RECORDED INFORMATION:

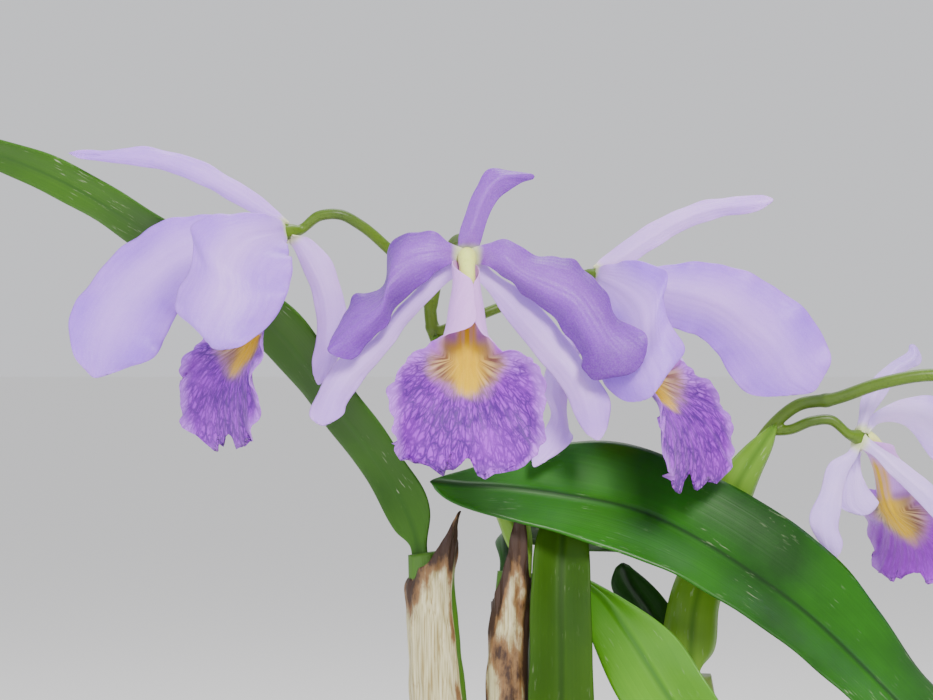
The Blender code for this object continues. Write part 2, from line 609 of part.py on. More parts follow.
def ring_solid(name, rings, kind, shift=PLANT_TO_POT):
    """Close a stack of rings into one solid with a flat cap on each end."""
    count, sides = rings.shape[:2]
    faces = []
    for i in range(count - 1):
        for j in range(sides):
            a = i * sides + j
            b = i * sides + (j + 1) % sides
            faces.append((a, b, b + sides, a + sides))
    faces.append(tuple(range(sides - 1, -1, -1)))
    faces.append(tuple((count - 1) * sides + j for j in range(sides)))
    return add_object(name, rings.reshape(-1, 3), faces, kind, shift)


def tube(name, path, radii, kind, sides=TUBE_SIDES, steps=None, flat=1.0):
    """A smooth tube through the points of path."""
    path = np.asarray(path, float)
    steps = steps or 2 * (len(path) - 1) + 1
    radii = np.broadcast_to(np.asarray(radii, float), (len(path),))
    smooth = smooth_curve(np.column_stack([path, radii]), steps)
    ends = (path[1] - path[0], path[-1] - path[-2])
    return ring_solid(name, tube_rings(smooth[:, :3], smooth[:, 3], ends, sides, flat), kind)


def bloom_axes(facing):
    """Forward, sideways and upward directions of a bloom that faces along facing."""
    forward = unit(facing)
    sideways = unit(np.cross((0, 0, 1), forward))
    return forward, sideways, np.cross(forward, sideways)


def root_row(centre, forward, first_row, layer):
    """The row of points where a blade meets the round end of the pedicel."""
    toward = np.mean(first_row, axis=0)
    outward = unit(toward - forward * np.dot(toward, forward))
    across = np.cross(forward, outward)
    if np.dot(across, np.subtract(first_row[-1], first_row[0])) < 0:
        across = -across
    middle = centre + outward * (KNOB_RADIUS + SEAT_GAP) + forward * layer
    spread = np.linspace(-BLADE_ROOT_HALF, BLADE_ROOT_HALF, len(first_row))
    return [middle + across * s for s in spread]


def bloom_blade(name, centre, forward, net, layer, thick, kind, rows, columns):
    placed = [[centre + np.array(point) for point in row] for row in net]
    rooted = [root_row(centre, forward, net[0], layer)] + placed
    return sheet_solid(name, smooth_net(rooted, rows, columns), thick, kind)


def lip_grid(centre, facing, reach, drop, rows, columns):
    """The lip: a curled sheet round the column that opens into a ruffled lobe."""
    forward, sideways, upward = bloom_axes(facing)
    stations = smooth_curve(LIP_STATIONS, rows, measured=2)
    stations[:, 0] = LIP_LAYER + (stations[:, 0] - LIP_LAYER) * reach
    stations[:, 1] = stations[0, 1] + (stations[:, 1] - stations[0, 1]) * drop
    midline = stations[:, :2]
    heading = np.gradient(midline, axis=0)
    heading[0] = (1.0, 0.0)
    heading /= np.linalg.norm(heading, axis=1, keepdims=True)
    grid = np.zeros((rows, columns, 3))
    for i, (ahead, up, half_arc, curl) in enumerate(stations):
        inward = -heading[i][1] * forward + heading[i][0] * upward
        middle = centre + ahead * forward + up * upward
        radius = half_arc / math.radians(curl)
        along = i / (rows - 1)
        for j in range(columns):
            s = 2 * j / (columns - 1) - 1
            turn = s * math.radians(curl)
            point = middle + radius * (math.sin(turn) * sideways + (1 - math.cos(turn)) * inward)
            ruffle = LIP_RUFFLE * abs(s)**3 * max(0.0, along - LIP_RUFFLE_START)
            wave = math.sin(2 * math.pi * LIP_RUFFLE_WAVES * (along + 0.5 * s))
            grid[i, j] = point + inward * ruffle * wave
    return grid


def make_bloom(name, centre, facing, reach, drop, blades):
    centre = np.array(centre)
    forward, sideways, upward = bloom_axes(facing)
    for part_name, net in blades.items():
        kind = "sepal" if part_name.endswith("sepal") else "petal"
        layer, thick, rows, columns = BLADE_MAKE[kind]
        bloom_blade(f"{name}_{part_name}", centre, forward, net, layer, thick, kind, rows, columns)
    lip = lip_grid(centre, facing, reach, drop, LIP_ROWS, LIP_COLUMNS)
    sheet_solid(f"{name}_lip", lip, LIP_THICK, "lip")
    start = COLUMN_PATH[0][0]
    path = []
    for ahead, up in COLUMN_PATH:
        path.append(centre + (start + (ahead - start) * reach) * forward + up * drop * upward)
    tube(f"{name}_column", path, COLUMN_RADII, "column")


def knob_path(pedicel, bloom_name):
    """Carry a pedicel on into the round end that holds the bloom."""
    centre, facing = BLOOMS[bloom_name][:2]
    centre = np.array(centre)
    forward = unit(facing)
    back = centre - KNOB_LEAD * forward
    return list(pedicel) + [back, centre - KNOB_HALF * forward, centre + KNOB_HALF * forward]


def make_pedicel(name, pedicel, bloom_name):
    path = knob_path(pedicel, bloom_name)
    radii = [PEDICEL_RADIUS] * (len(pedicel) + 1) + [KNOB_RADIUS] * 2
    return tube(name, path, radii, "stem")


def peduncle_path(bulb_name, offset, route):
    foot, upward = seat_row(bulb_name, offset, np.array([1.0, 0.0, 0.0]), [0.0])
    return [foot[0], foot[0] + upward * STEM_STALK] + route


def make_stems():
    stem_1 = tube("flower_stem_1", peduncle_path(*STEM_1), PEDUNCLE_RADIUS, "stem")
    pedicels = [
        make_pedicel("pedicel_left", PEDICEL_LEFT, "bloom_left"),
        make_pedicel("pedicel_middle", PEDICEL_MIDDLE, "bloom_middle"),
        make_pedicel("pedicel_right", PEDICEL_RIGHT, "bloom_right"),
    ]
    fuse(stem_1, pedicels)
    stem_2 = tube("flower_stem_2", peduncle_path(*STEM_2), PEDUNCLE_RADIUS, "stem")
    fuse(stem_2, [make_pedicel("pedicel_far", PEDICEL_FAR, "bloom_far")])
    tube("flower_bud", BUD_PATH, BUD_RADII, "stem", sides=10)


def bulb_top(bulb_name):
    """Centre and direction of the flat top of a pseudobulb."""
    path = PSEUDOBULBS[bulb_name][0]
    return np.array(path[-1], float), unit(np.subtract(path[-1], path[-2]))


def seat_row(bulb_name, offset, across, spread):
    """Points across a leaf's root, standing GAP above the top of its pseudobulb."""
    top, upward = bulb_top(bulb_name)
    to_right = unit(np.cross((0, 1, 0), upward))
    to_back = np.cross(upward, to_right)
    across = unit(across - upward * np.dot(across, upward))
    middle = top + upward * SEAT_GAP + to_right * offset[0] + to_back * offset[1]
    return [middle + across * s for s in spread], upward


def make_leaf(name, bulb_name, offset, root_half, net):
    across = np.subtract(net[0][-1], net[0][0])
    root, upward = seat_row(bulb_name, offset, across, np.linspace(-root_half, root_half, 3))
    stalk = [point + upward * LEAF_STALK for point in root]
    grid = smooth_net([root, stalk] + net, LEAF_ROWS, LEAF_COLUMNS)
    sheet_solid(name, grid, LEAF_THICK, "leaf")


def fold_row(x, y, z, half_width, depth):
    """Five points of a sheath that is folded round the back of a stem."""
    shape = [(-1.0, 1.0), (-0.8, 0.1), (0.0, -0.3), (0.8, 0.1), (1.0, 1.0)]
    return [(x + half_width * right, y + depth * back, z) for right, back in shape]


def make_spathe(name, bulb_name, offset, stations):
    net = [fold_row(*station) for station in stations]
    spread = np.linspace(-SPATHE_ROOT_HALF, SPATHE_ROOT_HALF, len(net[0]))
    root, upward = seat_row(bulb_name, offset, np.array([1.0, 0.0, 0.0]), spread)
    stalk = [point + upward * SPATHE_STALK for point in root]
    grid = smooth_net([root, stalk] + net, SPATHE_ROWS, SPATHE_COLUMNS)
    sheet_solid(name, grid, SPATHE_THICK, "spathe")


def make_pseudobulbs():
    for name, (path, radii) in PSEUDOBULBS.items():
        kind = "dry_sheath" if name in SHEATHED else "pseudobulb"
        bulb = tube(name, path, radii, kind, sides=BULB_SIDES)
        if name in SHEATHED:
            fuse(bulb, [tube("sheath_tip", SHEATHED[name], SHEATH_TIP_RADII, kind, flat=SHEATH_TIP_FLAT)])


def make_rhizome():
    rhizome = tube("rhizome", RHIZOME_PATH, RHIZOME_RADIUS, "rhizome", sides=10)
    joined = [tube("branch", RHIZOME_BRANCH, BRANCH_RADIUS, "rhizome", sides=10)]
    for path, radii in PSEUDOBULBS.values():
        x, y, _ = path[0]
        socket = [(x, y, SOCKET_FOOT), (x, y, SOCKET_TOP)]
        joined.append(tube("socket", socket, radii[0] + SOCKET_RIM, "rhizome", sides=BULB_SIDES, steps=2))
    for route in ROOTS:
        joined.append(tube("root", route, ROOT_RADIUS, "rhizome", sides=6))
    fuse(rhizome, joined)


def distance_to_route(point, route):
    """Shortest level distance from a point to a route of straight runs."""
    nearest = math.inf
    for start, end in zip(route, route[1:]):
        start, end = np.array(start[:2]), np.array(end[:2])
        run = end - start
        t = np.clip(np.dot(point - start, run) / np.dot(run, run), 0, 1)
        nearest = min(nearest, float(np.linalg.norm(point - start - run * t)))
    return nearest


def bark_chip(x, y, size, turn, lean):
    """One angular chip, sunk into the bark: a leaning block, narrower on top."""
    corners = []
    for sz, taper in [(-1, 1.0), (1, CHIP_TAPER)]:
        for sx, sy in [(-1, -1), (1, -1), (1, 1), (-1, 1)]:
            along = sx * size * taper
            aside = sy * size * CHIP_WIDTH * taper
            height = sz * size * CHIP_DEPTH + lean * sx * size * CHIP_LEAN
            corners.append((x + along * math.cos(turn) - aside * math.sin(turn),
                            y + along * math.sin(turn) + aside * math.cos(turn), BARK_TOP + height))
    faces = [(0, 3, 2, 1), (4, 5, 6, 7), (0, 1, 5, 4), (1, 2, 6, 5), (2, 3, 7, 6), (3, 0, 4, 7)]
    return add_object("chip", corners, faces, "bark", np.zeros(3))


def circle(radius, z, sides):
    turns = np.arange(sides) * 2 * math.pi / sides
    return np.array([(radius * math.cos(a), radius * math.sin(a), z) for a in turns])


def turned(name, profile, kind, sides):
    """A solid turned round the pot's axis from (radius, height) pairs."""
    return ring_solid(name, np.array([circle(r, z, sides) for r, z in profile]), kind, np.zeros(3))


def make_bark():
    """Packed bark that fills the pot, with loose-lying chips on top, as one body."""
    rng = random.Random(7)
    foot_z = POT_FLOOR + GAP
    top_radius = pot_radius(BARK_TOP) - POT_WALL - GAP
    foot_radius = pot_radius(foot_z) - POT_WALL - GAP
    bark = turned("bark", [(foot_radius, foot_z), (top_radius, BARK_TOP)], "bark", POT_SIDES)
    routes = [(route, CHIP_ROOM + RHIZOME_RADIUS) for route in (RHIZOME_PATH, RHIZOME_BRANCH)]
    routes += [(route, CHIP_ROOM + ROOT_RADIUS) for route in ROOTS]
    chips, places = [], []
    for _ in range(CHIP_TRIES):
        distance = (top_radius - CHIP_EDGE_ROOM) * math.sqrt(rng.random())
        angle = rng.random() * 2 * math.pi
        size, turn, lean = rng.uniform(*CHIP_SIZES), rng.random() * math.pi, rng.uniform(-1, 1)
        place = np.array([distance * math.cos(angle), distance * math.sin(angle)])
        in_plant = place - PLANT_TO_POT[:2]
        if min(distance_to_route(in_plant, route) - room for route, room in routes) < 0:
            continue
        if any(np.linalg.norm(place - other) < CHIP_SPACING for other in places):
            continue
        places.append(place)
        chips.append(bark_chip(place[0], place[1], size, turn, lean))
    fuse(bark, chips)


def pot_radius(z):
    """Outer radius of the pot's wall at height z."""
    return POT_FOOT_RADIUS + (POT_RIM_RADIUS - POT_RIM_STEP - POT_FOOT_RADIUS) * z / POT_HEIGHT


def make_pot():
    """A tapering pot with a rolled rim and drain holes in its floor."""
    rim_foot = POT_HEIGHT - POT_RIM_DEPTH
    profile = [
        (pot_radius(0) - POT_EDGE, 0.0),
        (pot_radius(POT_EDGE), POT_EDGE),
        (pot_radius(rim_foot), rim_foot),
        (POT_RIM_RADIUS - POT_EDGE, rim_foot + POT_EDGE),
        (POT_RIM_RADIUS, POT_HEIGHT - POT_EDGE),
        (POT_RIM_RADIUS - POT_EDGE, POT_HEIGHT),
        (pot_radius(POT_HEIGHT) - POT_WALL, POT_HEIGHT),
        (pot_radius(POT_FLOOR) - POT_WALL, POT_FLOOR),
    ]
    pot = turned("pot", profile, "pot", POT_SIDES)
    for k in range(DRAIN_HOLES):
        angle = (k + 0.5) * 2 * math.pi / DRAIN_HOLES
        x, y = DRAIN_HOLE_RING * math.cos(angle), DRAIN_HOLE_RING * math.sin(angle)
        rings = [circle(DRAIN_HOLE_RADIUS, z, 10) + (x, y, 0) for z in (-2.0, POT_FLOOR + 2.0)]
        hole = ring_solid("hole", np.array(rings), "pot", np.zeros(3))
        cut = pot.modifiers.new("hole", "BOOLEAN")
        cut.operation = "DIFFERENCE"
        cut.object = hole
        cut.solver = "EXACT"
        hole.hide_render = True
        hole.display_type = "WIRE"


def main():
    clear_scene()
    make_pot()
    make_bark()
    make_rhizome()
    make_pseudobulbs()
    for name, (bulb_name, offset, root_half, net) in LEAVES.items():
        make_leaf(name, bulb_name, offset, root_half, net)
    for name, (bulb_name, offset, stations) in SPATHES.items():
        make_spathe(name, bulb_name, offset, stations)
    make_stems()
    for name, (centre, facing, reach, drop, blades) in BLOOMS.items():
        make_bloom(name, centre, facing, reach, drop, blades)


main()
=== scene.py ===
# %% [markdown]
# A cattleya orchid in flower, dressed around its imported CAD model.
#
# The CAD model holds every petal, leaf and stem as a coarse solid. This notebook builds each of
# them again, finer and thinner, from the same nets of points, and gives each a material.
# The frame comes first, because every piece has to ride on it.

import math

import bpy
import numpy as np
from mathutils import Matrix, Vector, noise


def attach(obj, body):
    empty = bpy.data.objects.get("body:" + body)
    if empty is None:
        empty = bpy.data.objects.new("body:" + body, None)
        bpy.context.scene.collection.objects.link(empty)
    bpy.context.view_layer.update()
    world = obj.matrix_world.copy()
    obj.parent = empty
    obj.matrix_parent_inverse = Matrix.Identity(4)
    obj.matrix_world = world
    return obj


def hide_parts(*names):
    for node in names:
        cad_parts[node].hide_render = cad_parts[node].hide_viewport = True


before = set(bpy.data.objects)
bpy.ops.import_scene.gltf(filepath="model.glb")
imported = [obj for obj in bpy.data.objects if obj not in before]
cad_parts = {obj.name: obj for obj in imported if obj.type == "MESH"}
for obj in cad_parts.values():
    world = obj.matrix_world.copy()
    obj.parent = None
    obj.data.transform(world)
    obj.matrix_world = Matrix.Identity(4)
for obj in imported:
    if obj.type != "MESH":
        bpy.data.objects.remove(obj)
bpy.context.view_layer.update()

# %% [markdown]
# The photograph looks level across the flowers from about 0.9 m, with a long lens. One pixel at
# the middle bloom is 0.34 mm, which gives the distance for a 100 mm lens on a 36 mm sensor.
# The camera comes first, so that every later render can be laid beside the photograph.

# %% Camera
MM = 0.001
PLANT_TO_POT = np.array([-70.0, -20.0, 0.0])
CAMERA_PLACE = (-0.070, -0.901, 0.320)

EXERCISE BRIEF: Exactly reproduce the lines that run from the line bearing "x, y = DRAIN_HOLE_RING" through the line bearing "if empty is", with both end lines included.

THE RESPONSE:
        x, y = DRAIN_HOLE_RING * math.cos(angle), DRAIN_HOLE_RING * math.sin(angle)
        rings = [circle(DRAIN_HOLE_RADIUS, z, 10) + (x, y, 0) for z in (-2.0, POT_FLOOR + 2.0)]
        hole = ring_solid("hole", np.array(rings), "pot", np.zeros(3))
        cut = pot.modifiers.new("hole", "BOOLEAN")
        cut.operation = "DIFFERENCE"
        cut.object = hole
        cut.solver = "EXACT"
        hole.hide_render = True
        hole.display_type = "WIRE"


def main():
    clear_scene()
    make_pot()
    make_bark()
    make_rhizome()
    make_pseudobulbs()
    for name, (bulb_name, offset, root_half, net) in LEAVES.items():
        make_leaf(name, bulb_name, offset, root_half, net)
    for name, (bulb_name, offset, stations) in SPATHES.items():
        make_spathe(name, bulb_name, offset, stations)
    make_stems()
    for name, (centre, facing, reach, drop, blades) in BLOOMS.items():
        make_bloom(name, centre, facing, reach, drop, blades)


main()
=== scene.py ===
# %% [markdown]
# A cattleya orchid in flower, dressed around its imported CAD model.
#
# The CAD model holds every petal, leaf and stem as a coarse solid. This notebook builds each of
# them again, finer and thinner, from the same nets of points, and gives each a material.
# The frame comes first, because every piece has to ride on it.

import math

import bpy
import numpy as np
from mathutils import Matrix, Vector, noise


def attach(obj, body):
    empty = bpy.data.objects.get("body:" + body)
    if empty is None:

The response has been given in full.